Working With Robots Helps People Get Along

Photo: Chris Ratcliffe/Bloomberg via Getty Images

People can be spectacularly bad at working together. Consider the traffic jam: Vehicles on a highway flow best when drivers allow plenty of space between cars, but drivers rarely do this. They follow too closely, trying to take every advantage they can, so that one driver tapping his brakes causes an immediate traffic snarl.

In the not-too-distant future, collective-action problems like this might be prevented when all cars are self-driving and networked together, coordinated by supersmart artificial intelligence that can optimize the whole system at once. But in the even-nearer future, mixing robots in with a group of humans — having a combination of autonomous and people-driven cars on a highway, for example — may help people work together to solve problems more efficiently.

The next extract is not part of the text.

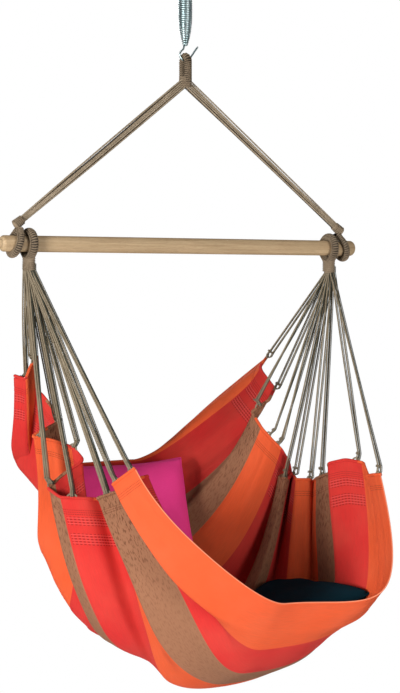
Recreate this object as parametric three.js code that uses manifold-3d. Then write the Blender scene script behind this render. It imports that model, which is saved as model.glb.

That’s the conclusion reached by new research by Yale sociologist Nicholas Christakis. In an article recently published in the journal Nature, Christakis and Hirokazu Shirado, a Ph.D. candidate in sociology at Yale, found that even dumb robots can help humans help themselves, and for a surprising reason: They can prompt humans to be less rigid and more experimental.

Christakis and Shirado designed an experiment in which groups of human participants worked together on an online color-coordination game. Each person could control the color of a single node on a network, with the ability to change the node between three different colors. Players could see the colors of the nodes they were connected to, but they couldn’t see the whole network, and they couldn’t communicate with each other.

The groups were given a goal of collectively making a system in which no node was the same color as its neighbors. If the participants could do that within a time limit of a few minutes, everyone was paid a few dollars.

What often happened, Christakis said, was that participants chose a color different from that of their immediate neighbors, and then became frustrated that the group’s problem wasn’t solved. “Every human would pick a color that would minimize conflict compared to its neighbor, and everyone was very smug and would say, ‘I’ve done my job,’” he said. But just like a traffic jam, people didn’t realize that they were the problem: Even though they were making the right choices for themselves, their choices were preventing the network from reaching a collective solution.

Then the researchers began adding some “dumb AI” bots to the game — not incredibly intelligent problem-solving supercomputer participants, but bots that were just programmed to behave randomly. What resulted was somewhat unexpected, a kind of role reversal between humans and computers.

By introducing a little “noise” into the system, the bots prompted humans to make color choices that seemed wrong, but actually helped the group reach a solution faster. “The humans became noisier as well,” Christakis said. When they saw that their bot neighbors were more likely to pick colors that temporarily increased conflicts, but that solutions followed, the human players became more experimental in color choices, too, which led to quicker solutions.

Christakis said this may have implications for all kinds of problems that require groups of people to work together. For example, a big car company might have different departments — engineering, legal, marketing, management — that are all doing good work individually, but the company is still failing because they’re not cooperating systemwide. Introducing a little artificial “noise” into this kind of system could provoke, say, the engineering department to be more experimental, to try something that doesn’t necessarily make the cars run better, but allows marketing to sell them easier — more cupholders, for example.

“I don’t want to say that people should become erratic all of a sudden,” Christakis cautioned. But dumb AI can help people avoid “groupthink”: If highways are soon occupied by a mix of self-driving and human-driven cars, people may want to program the cars to behave just slightly erratically, maybe by varying their speed occasionally, he said. This would make the humans better drivers, more alert and responsive.

Christakis said he’s heartened also that his experiment seems to highlight the value of low-intelligence robots, thus maybe helping to forestall a future in which computers become self-aware and rise up to become our robot overlords, à la the Terminator movies. There’s a case to be made for bumbling-but-helpful droids like C-3PO, he noted, versus omniscient-but-malevolent AI systems like Skynet.

“I’d rather live in a world with dumb AI that’s helping humans than smart AI that’s replacing humans,” he said.